* **Direction**
In the data that follows, count each line holding the string "Blender"; answer with the number only.

* **Supplied material**
* begin *

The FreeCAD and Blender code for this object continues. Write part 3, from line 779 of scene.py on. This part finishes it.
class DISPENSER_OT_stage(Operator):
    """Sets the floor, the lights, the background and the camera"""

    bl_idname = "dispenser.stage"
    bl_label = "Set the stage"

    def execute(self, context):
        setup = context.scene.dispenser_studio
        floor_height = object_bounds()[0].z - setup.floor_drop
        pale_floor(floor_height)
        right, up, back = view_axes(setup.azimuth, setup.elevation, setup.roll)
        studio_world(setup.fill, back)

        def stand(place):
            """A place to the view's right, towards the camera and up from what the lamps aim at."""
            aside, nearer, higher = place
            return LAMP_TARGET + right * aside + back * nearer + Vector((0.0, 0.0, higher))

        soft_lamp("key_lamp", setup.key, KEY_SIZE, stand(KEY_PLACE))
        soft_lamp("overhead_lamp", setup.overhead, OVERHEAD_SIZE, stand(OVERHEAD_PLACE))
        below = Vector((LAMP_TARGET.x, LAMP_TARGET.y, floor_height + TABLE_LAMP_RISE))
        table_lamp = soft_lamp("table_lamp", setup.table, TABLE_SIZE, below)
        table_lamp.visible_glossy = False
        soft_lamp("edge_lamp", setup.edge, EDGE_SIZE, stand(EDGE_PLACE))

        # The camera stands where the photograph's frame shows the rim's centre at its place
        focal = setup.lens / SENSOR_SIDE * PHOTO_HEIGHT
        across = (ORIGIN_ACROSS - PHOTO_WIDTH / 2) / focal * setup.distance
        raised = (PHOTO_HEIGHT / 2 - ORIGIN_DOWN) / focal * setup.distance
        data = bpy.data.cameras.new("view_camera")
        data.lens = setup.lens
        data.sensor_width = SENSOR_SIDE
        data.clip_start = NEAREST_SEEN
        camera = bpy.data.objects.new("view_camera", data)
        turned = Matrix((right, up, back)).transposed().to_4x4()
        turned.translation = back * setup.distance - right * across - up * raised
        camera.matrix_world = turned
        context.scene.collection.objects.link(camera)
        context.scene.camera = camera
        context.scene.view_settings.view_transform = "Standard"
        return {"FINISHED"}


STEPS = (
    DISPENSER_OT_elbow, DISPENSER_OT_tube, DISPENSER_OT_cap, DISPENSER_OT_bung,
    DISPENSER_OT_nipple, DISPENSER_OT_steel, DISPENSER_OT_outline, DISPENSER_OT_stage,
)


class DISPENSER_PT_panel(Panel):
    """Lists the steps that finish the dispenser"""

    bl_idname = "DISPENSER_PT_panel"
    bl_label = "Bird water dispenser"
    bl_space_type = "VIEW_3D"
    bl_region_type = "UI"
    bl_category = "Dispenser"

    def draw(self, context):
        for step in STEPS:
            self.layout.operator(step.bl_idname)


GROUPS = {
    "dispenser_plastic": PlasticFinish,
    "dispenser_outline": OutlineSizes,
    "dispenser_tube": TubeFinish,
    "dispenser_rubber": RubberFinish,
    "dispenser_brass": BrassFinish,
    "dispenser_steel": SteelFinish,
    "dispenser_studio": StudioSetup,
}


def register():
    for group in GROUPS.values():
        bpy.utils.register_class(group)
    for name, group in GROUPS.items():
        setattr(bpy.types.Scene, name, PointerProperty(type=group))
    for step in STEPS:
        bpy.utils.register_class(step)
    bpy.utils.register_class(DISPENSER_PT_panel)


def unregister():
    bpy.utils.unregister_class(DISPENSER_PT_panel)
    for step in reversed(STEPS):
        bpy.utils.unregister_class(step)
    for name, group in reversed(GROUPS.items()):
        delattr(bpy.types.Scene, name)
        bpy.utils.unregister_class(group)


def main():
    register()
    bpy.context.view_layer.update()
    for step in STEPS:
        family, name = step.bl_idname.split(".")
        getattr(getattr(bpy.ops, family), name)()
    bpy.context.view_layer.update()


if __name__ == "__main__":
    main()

* end *
* begin *

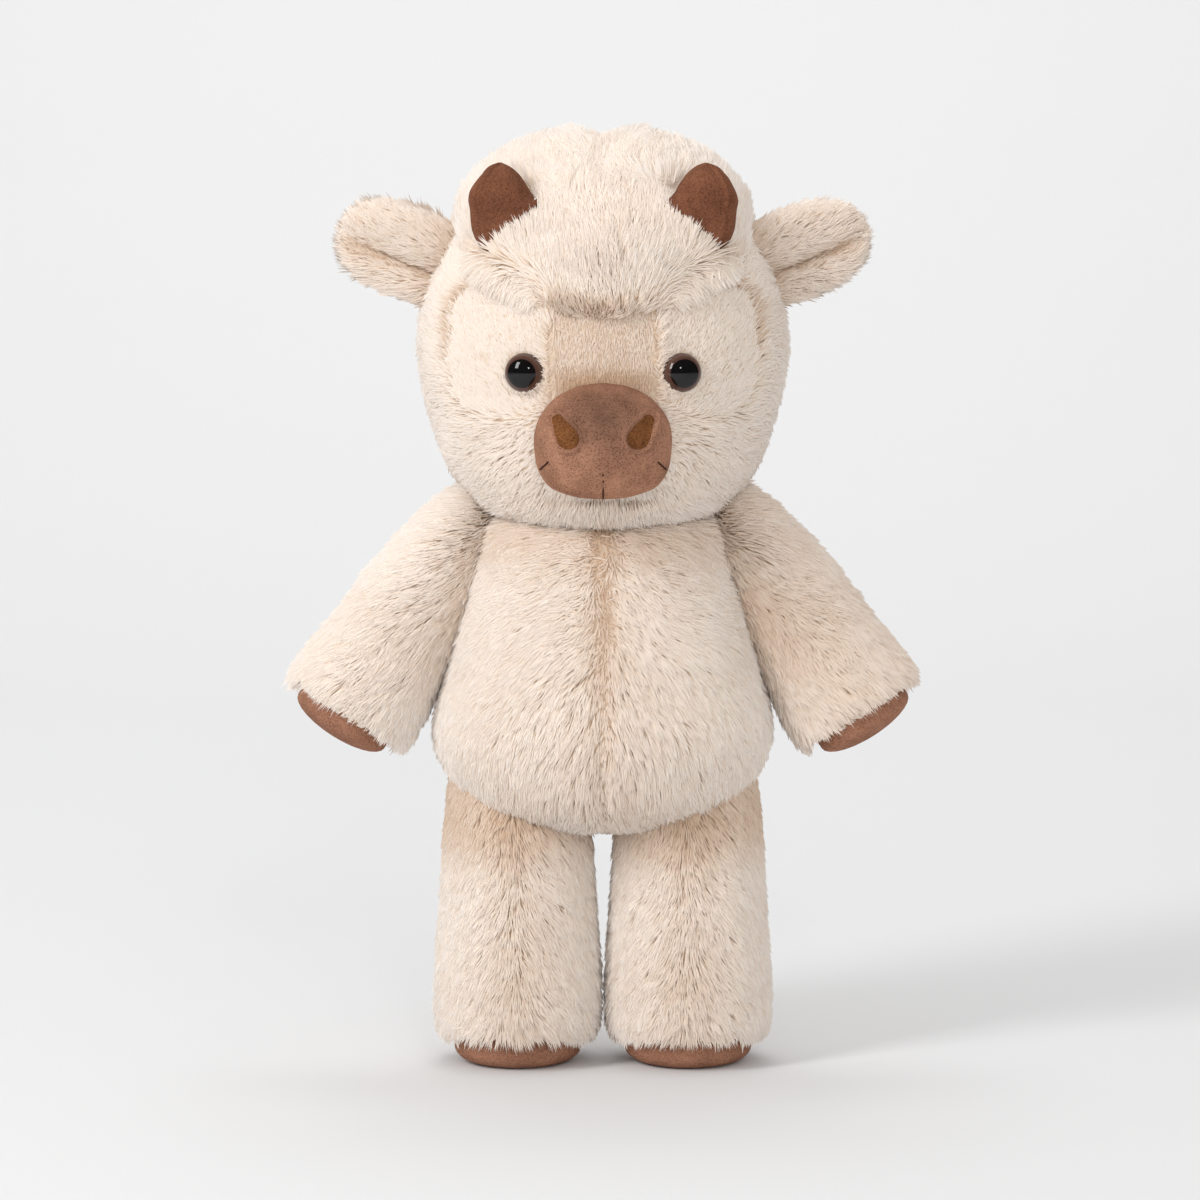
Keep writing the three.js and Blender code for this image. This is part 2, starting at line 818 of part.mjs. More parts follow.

* end *

* **Result for this exercise**
2